Direction: Print verbatim the opening line of the material and every subsequent line through the one containing "end = np.array([0.0, offset])".

Collected material:
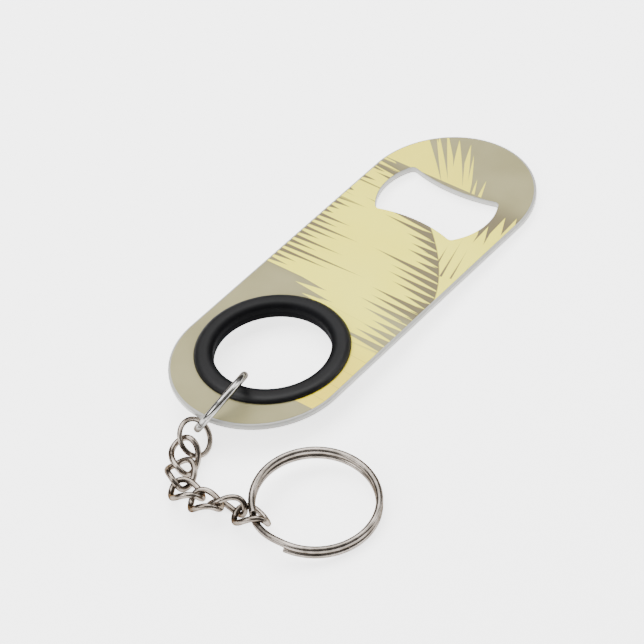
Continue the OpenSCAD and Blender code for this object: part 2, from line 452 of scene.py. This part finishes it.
def cap_outline():
    """Cap opening, anticlockwise from its lifting edge, about its own centre."""
    end_r = mounts["cap_opening"]["dims"]["r_mm"]
    offset, corner = 2.3 / 2, 1.2
    rear, rear_r, lift, lift_r = 7.3, 34.0, 5.3, 42.0
    end = np.array([0.0, offset])

    def meet(p, a, q, b):
        d = np.linalg.norm(q - p)
        s = (a * a - b * b + d * d) / (2 * d)
        e = (q - p) / d
        return p + e * s + np.array([-e[1], e[0]]) * math.sqrt(a * a - s * s)

    lift_c, rear_c = np.array([lift + lift_r, 0.0]), np.array([-rear - rear_r, 0.0])
    right = meet(end, end_r - corner, lift_c, lift_r + corner)
    left = meet(rear_c, rear_r + corner, end, end_r - corner)

    def angle(v):
        return math.atan2(v[1], v[0])

    half = []
    a_bow = angle(right - lift_c)
    half += arc(lift_c, lift_r, math.pi, a_bow, 0.4, True)
    start, stop = angle(lift_c - right), angle(right - end)
    half += arc(right, corner, start, stop, 0.08, False)
    half += arc(end, end_r, stop, angle(left - end), 0.3, False)
    start, stop = angle(left - end), angle(rear_c - left)
    if stop < start:
        stop += 2 * math.pi
    half += arc(left, corner, start, stop, 0.08, False)
    half += arc(rear_c, rear_r, angle(left - rear_c), 0.0, 0.4, True)
    points = list(half)
    points.append((np.array([-rear, 0.0]), np.array([-1.0, 0.0])))
    for p, d in reversed(half[1:]):
        points.append((p * [1, -1], d * [1, -1]))
    return points


def inside(point, polygon):
    x, y = point
    px, py = polygon[:, 0], polygon[:, 1]
    qx, qy = np.roll(px, -1), np.roll(py, -1)
    cross = (py > y) != (qy > y)
    with np.errstate(divide="ignore", invalid="ignore"):
        at = (qx - px) * (y - py) / (qy - py) + px
    return bool(np.count_nonzero(cross & (x < at)) % 2)


def sheet_solid(name, outlines, top, bottom, rounds, material, node):
    """Flat solid between two heights. outlines are (points, directions), the first one
    the outer edge; rounds gives each one's (inset, edge radius)."""
    verts, faces, flat = [], [], []
    inner_top, inner_bottom = [], []
    for (points, dirs), (inset, r) in zip(outlines, rounds):
        profile = []
        steps = 6
        profile.append((inset + r + 0.12, top))
        for k in range(steps + 1):
            a = math.pi / 2 * k / steps
            profile.append((inset + r - r * math.sin(a), top - r + r * math.cos(a)))
        for k in range(steps + 1):
            a = math.pi / 2 * k / steps
            profile.append((inset + r - r * math.cos(a), bottom + r - r * math.sin(a)))
        profile.append((inset + r + 0.12, bottom))
        base = len(verts)
        n = len(points)
        for d, z in profile:
            ring = points + dirs * d
            verts += [(p[0], p[1], z) for p in ring]
        for k in range(len(profile) - 1):
            for i in range(n):
                j = (i + 1) % n
                this, next_one = base + k * n, base + (k + 1) * n
                faces.append((this + i, this + j, next_one + j, next_one + i))
        inner_top.append((base, n))
        inner_bottom.append((base + (len(profile) - 1) * n, n))
    for groups, flip in ((inner_top, False), (inner_bottom, True)):
        index, edges, polygons = [], [], []
        for start, n in groups:
            o = len(index)
            index += range(start, start + n)
            edges += [(o + i, o + (i + 1) % n) for i in range(n)]
            polygons.append(np.array([verts[start + i][:2] for i in range(n)]))
        flatverts = [Vector(verts[i][:2]) for i in index]
        out = delaunay_2d_cdt(flatverts, edges, [], 0, 1e-7)
        for tri in out[2]:
            centre = np.mean([out[0][i] for i in tri], axis=0)
            if not inside(centre, polygons[0]) or any(inside(centre, p) for p in polygons[1:]):
                continue
            ids = [index[out[3][i][0]] for i in tri]
            a, b, c = (np.array(verts[i][:2]) for i in ids[:3])
            ccw = np.cross(b - a, c - a) > 0
            if ccw == flip:
                ids.reverse()
            faces.append(tuple(ids))
    return face_outward(make_object(name, np.array(verts) * MM, faces, material, node))


blade_low, blade_high = (np.array(v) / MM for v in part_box("blade"))
film_low, film_high = (np.array(v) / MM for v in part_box("front_print"))
soft_low, soft_high = (np.array(v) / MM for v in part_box("finger_grommet"))
width = blade_high[1] - blade_low[1]
end_r = width / 2
heel_x, tip_x = blade_low[0] + end_r, blade_high[0] - end_r
cap_x = mounts["cap_opening"]["pos_m"][0] / MM
bore_r = mounts["finger_hole"]["dims"]["r_mm"]
seat_r = 14.5

outer = arc((tip_x, 0), end_r, -math.pi / 2, math.pi / 2, 0.25, True)
straight = int((tip_x - heel_x) / 0.5)
outer += [(np.array([tip_x + (heel_x - tip_x) * i / straight, end_r]), np.array([0.0, -1.0]))
          for i in range(straight)]
outer += arc((heel_x, 0), end_r, math.pi / 2, 3 * math.pi / 2, 0.25, True)
outer += [(np.array([heel_x + (tip_x - heel_x) * i / straight, -end_r]), np.array([0.0, 1.0]))
          for i in range(straight)]
hole = arc((0, 0), seat_r, 0, 2 * math.pi, 0.25, False)
cap = [(p + [cap_x, 0], d) for p, d in cap_outline()]


def split_pairs(pairs):
    return np.array([p for p, _ in pairs]), np.array([d for _, d in pairs])


outlines = [split_pairs(outer), split_pairs(hole), split_pairs(cap)]
coat = coat_material()
sheet_solid("blade_plate", outlines, blade_high[2], blade_low[2],
            [(0, 0.4), (0, 0.12), (0, 0.16)], coat, "blade")
sheet_solid("printed_film", outlines, film_high[2], film_low[2],
            [(0.55, 0.035), (0.15, 0.03), (0.15, 0.035)],
            print_material((blade_low[0] + blade_high[0]) / 2 * MM), "front_print")


def soft_ring():
    """The soft ring's profile, turned round the finger hole."""
    rim, top, bottom = soft_high[0], soft_high[2], soft_low[2]
    face, back = film_high[2], blade_low[2]
    profile = []

    def curve(cx, cz, rx, rz, start, end, count=9):
        for k in range(count + 1):
            a = math.radians(start + (end - start) * k / count)
            profile.append((cx + rx * math.cos(a), cz + rz * math.sin(a)))

    # underside of the front lip, its outer bead, crown and inner edge
    profile.append((seat_r - 0.02, face))
    profile.append((rim - 0.35, face))
    curve(rim - 0.3, face + 0.3, 0.3, 0.3, -80, 0, 5)
    curve(rim - 1.5, top - 1.12, 1.5, 1.12, 6, 88, 12)
    curve(bore_r + 1.35, top - 0.95, 1.35, 0.91, 92, 180, 12)
    # bore wall with a faint parting bead
    profile.append((bore_r, 0.25))
    profile.append((bore_r + 0.05, 0.06))
    profile.append((bore_r + 0.05, -0.06))
    profile.append((bore_r, -0.25))
    curve(bore_r + 1.35, bottom + 0.95, 1.35, 0.91, 180, 268, 12)
    curve(rim - 1.5, bottom + 1.12, 1.5, 1.12, -88, -6, 12)
    curve(rim - 0.3, back - 0.3, 0.3, 0.3, 0, 80, 5)
    profile.append((rim - 0.35, back))
    profile.append((seat_r - 0.02, back))
    count = 288
    verts, faces = [], []
    for i in range(count):
        a = 2 * math.pi * i / count
        for r, z in profile:
            verts.append((r * math.cos(a) * MM, r * math.sin(a) * MM, z * MM))
    m = len(profile)
    for i in range(count):
        j = (i + 1) % count
        for k in range(m):
            q = (k + 1) % m
            faces.append((i * m + k, j * m + k, j * m + q, i * m + q))
    return face_outward(make_object("soft_ring", verts, faces, pvc_material(), "finger_grommet"))


soft_ring()

# ---- Rings and chain ----

chrome = metal("bright_chrome", linear(178, 177, 175), linear(132, 130, 127), 0.20, 0.05)
nickel = metal("warm_nickel", linear(148, 139, 130), linear(102, 94, 86), 0.25, 0.10)
steel = metal("split_ring_steel", linear(146, 138, 131), linear(104, 98, 91), 0.25, 0.10)


def wire_ring(name, node, material, gap):
    co, centre, axes, radius, wire = ring_frame(node)
    local = (co - centre) @ axes
    angles = np.sort(np.arctan2(local[:, 1], local[:, 0]))
    # the cut shows as the place where both its end faces crowd together
    spread = np.histogram(angles, 720, (-math.pi, math.pi))[0].astype(float)
    crowded = np.argmax(spread + np.roll(spread, 1) + np.roll(spread, -1))
    start = (crowded + 0.5) / 720 * 2 * math.pi - math.pi
    half = gap * MM / 2 / radius
    turn = np.linspace(start + half, start + 2 * math.pi - half, 240)
    points = (centre + np.outer(np.cos(turn), axes[:, 0]) * radius
              + np.outer(np.sin(turn), axes[:, 1]) * radius)
    facing = [axes[:, 2]] * len(turn)
    return tube(name, points, facing, [wire] * len(turn), material, node, False, 36)


wire_ring("bail_ring_wire", "bail_ring", chrome, 0.22)
wire_ring("small_ring_wire", "small_ring", nickel, 0.20)


def chain_link(name, node):
    """A twisted oval, a little fuller than an ellipse."""
    centre, axes = own_frame(node)[1:]
    reach = 4.0 * MM
    half = 2.8 * MM
    wire = 0.65 * MM
    twist = math.radians(85)
    t = np.linspace(0, 2 * math.pi, 160, endpoint=False)
    power = 0.88

    def full(v):
        return np.sign(v) * np.abs(v) ** power

    x = reach * full(np.cos(t))
    w = half * full(np.sin(t))
    turn = -twist / 2 * x / reach
    points = centre + np.c_[x, w * np.cos(turn), w * np.sin(turn)] @ axes.T
    face = np.c_[0 * x, -np.sin(turn), np.cos(turn)] @ axes.T
    # a soldered seam half way along one side
    seam = 1.0 - 0.07 * np.exp(-(((t - math.pi / 2) / 0.022) ** 2))
    return tube(name, points, face, wire * seam, nickel, node, True, 28)


for i in range(1, 7):
    chain_link(f"chain_link_{i}_wire", f"chain_link_{i}")


def split_ring():
    """One wire wound twice, which steps from one coil to the other."""
    co = own_frame("split_ring")[0]
    centre = np.array(mounts["key_ring"]["pos_m"])
    normal = unit(mounts["key_ring"]["axis"])
    wire = 0.75 * MM
    radius = 13.0 * MM
    ux = unit(np.cross([0, 1.0, 0], normal))
    uy = np.cross(normal, ux)
    offset = co.mean(0) - centre
    away = math.atan2(offset @ uy, offset @ ux)
    step_at = away + math.pi
    step = math.radians(44.0)
    rise = 1.53 * MM
    begin = step / 2 + math.asin(0.25 / 13)
    t = np.linspace(begin, 4 * math.pi - begin, 720)
    share = np.clip((t - 2 * math.pi) / step + 0.5, 0, 1)
    share = share * share * (3 - 2 * share)
    points = (centre + np.outer(np.cos(t + step_at), ux) * radius
              + np.outer(np.sin(t + step_at), uy) * radius
              + np.outer(rise * (share - 0.5), normal))
    return tube("split_ring_coils", points, [normal] * len(t), [wire] * len(t), steel,
                "split_ring", False, 32)


split_ring()

# ---- Floor, lights and camera ----

def rectangle(wide, tall):
    x, y = wide / 2, tall / 2
    return [(-x, -y, 0), (x, -y, 0), (x, y, 0), (-x, y, 0)]


# The part rests on its tip and its rings, so the surface under it slopes along X
slope = 0.0583
bpy.context.view_layer.update()
lowest = 1.0
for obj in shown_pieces():
    co = np.array([obj.matrix_world @ v.co for v in obj.data.vertices], float)
    lowest = min(lowest, float((co[:, 2] - slope * co[:, 0]).min()))

floor_material, tree, shader, at = new_material("studio_floor")
cloud = noise(tree, at, 3.0, 2.0, 0.5)
tree.links.new(mix(tree, cloud, linear(240, 240, 240), linear(243, 243, 243)), shader.inputs["Base Color"])
shader.inputs["Roughness"].default_value = 0.9
shader.inputs["Specular IOR Level"].default_value = 0.1
shader.inputs["Emission Color"].default_value = (1.0, 1.0, 1.0, 1.0)
shader.inputs["Emission Strength"].default_value = 2.6
half = 2.2
floor = make_object("studio_floor", rectangle(2 * half, 2 * half), [(0, 1, 2, 3)], floor_material, None)
floor.rotation_euler = (0, -math.atan(slope), 0)
floor.location = (0, 0, lowest)


def card(name, at_point, to_point, wide, tall, colour):
    """A big matte card that darkens what the metals mirror."""
    material, tree, shader, coords = new_material(name + "_matte")
    cloud = noise(tree, coords, 2.0, 2.0, 0.5)
    darker = tuple(c * 0.8 for c in colour[:3]) + (1.0,)
    tree.links.new(mix(tree, cloud, darker, colour), shader.inputs["Base Color"])
    shader.inputs["Roughness"].default_value = 0.95
    obj = make_object(name, rectangle(wide, tall), [(0, 1, 2, 3)], material, None)
    obj.location = at_point
    obj.rotation_euler = (Vector(to_point) - Vector(at_point)).to_track_quat("Z", "Y").to_euler()
    return obj


def area(name, at_point, to_point, wide, tall, power, colour=(1, 1, 1)):
    data = bpy.data.lights.new(name, "AREA")
    data.shape = "RECTANGLE"
    data.size = wide
    data.size_y = tall
    data.energy = power
    data.color = colour
    obj = bpy.data.objects.new(name, data)
    bpy.context.scene.collection.objects.link(obj)
    obj.location = at_point
    obj.rotation_euler = (Vector(to_point) - Vector(at_point)).to_track_quat("-Z", "Y").to_euler()
    return obj


target = (0.02, 0.0, 0.0)
area("overhead", (0.1, 0.25, 1.0), target, 1.3, 1.0, 26)
area("left_box", (-0.9, 0.35, 0.55), target, 0.6, 0.6, 8)
area("right_box", (0.75, -0.55, 0.6), target, 0.4, 0.8, 5.5)
card("dark_card_front", (-0.75, -0.75, 0.28), (0, 0, 0), 0.9, 0.5, linear(40, 34, 30))
card("dark_card_back", (0.75, 0.85, 0.22), (0, 0, 0), 1.1, 0.4, linear(60, 54, 50))

world = bpy.data.worlds.new("studio")
world.use_nodes = True
sky = world.node_tree
background = sky.nodes["Background"]
direction = sky.nodes.new("ShaderNodeTexCoord")
parts = sky.nodes.new("ShaderNodeSeparateXYZ")
sky.links.new(direction.outputs["Generated"], parts.inputs[0])
height = Value(sky, parts.outputs[2])
shade = mix(sky, height.smooth(0.22, 0.62), (0.10, 0.09, 0.085, 1.0), (1.0, 1.0, 1.0, 1.0))
sky.links.new(shade, background.inputs["Color"])
background.inputs["Strength"].default_value = 0.42
bpy.context.scene.world = world

camera_data = bpy.data.cameras.new("camera")
camera_data.sensor_width = 36.0
camera_data.lens = 170.18
camera_data.clip_start = 0.01
camera = bpy.data.objects.new("camera", camera_data)
bpy.context.scene.collection.objects.link(camera)
# Where the camera stands, which way it faces and how far it rolls
camera_at = Vector((-0.33618, -0.33989, 0.43684))
azimuth, elevation, roll = (math.radians(a) for a in (-46.0274, 41.9822, -7.4087))
turned = Matrix.Rotation(azimuth, 4, "Z") @ Matrix.Rotation(math.pi / 2 - elevation, 4, "X")
camera.matrix_world = Matrix.Translation(camera_at) @ turned @ Matrix.Rotation(roll, 4, "Z")
bpy.context.scene.camera = camera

Full response:
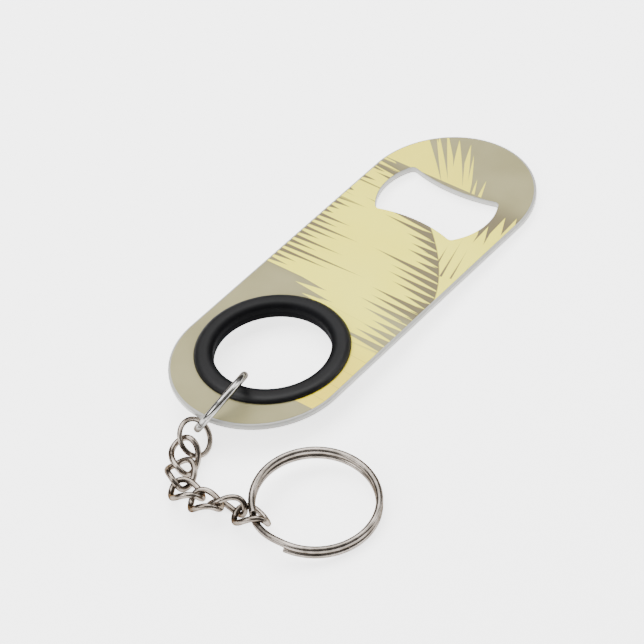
Continue the OpenSCAD and Blender code for this object: part 2, from line 452 of scene.py. This part finishes it.
def cap_outline():
    """Cap opening, anticlockwise from its lifting edge, about its own centre."""
    end_r = mounts["cap_opening"]["dims"]["r_mm"]
    offset, corner = 2.3 / 2, 1.2
    rear, rear_r, lift, lift_r = 7.3, 34.0, 5.3, 42.0
    end = np.array([0.0, offset])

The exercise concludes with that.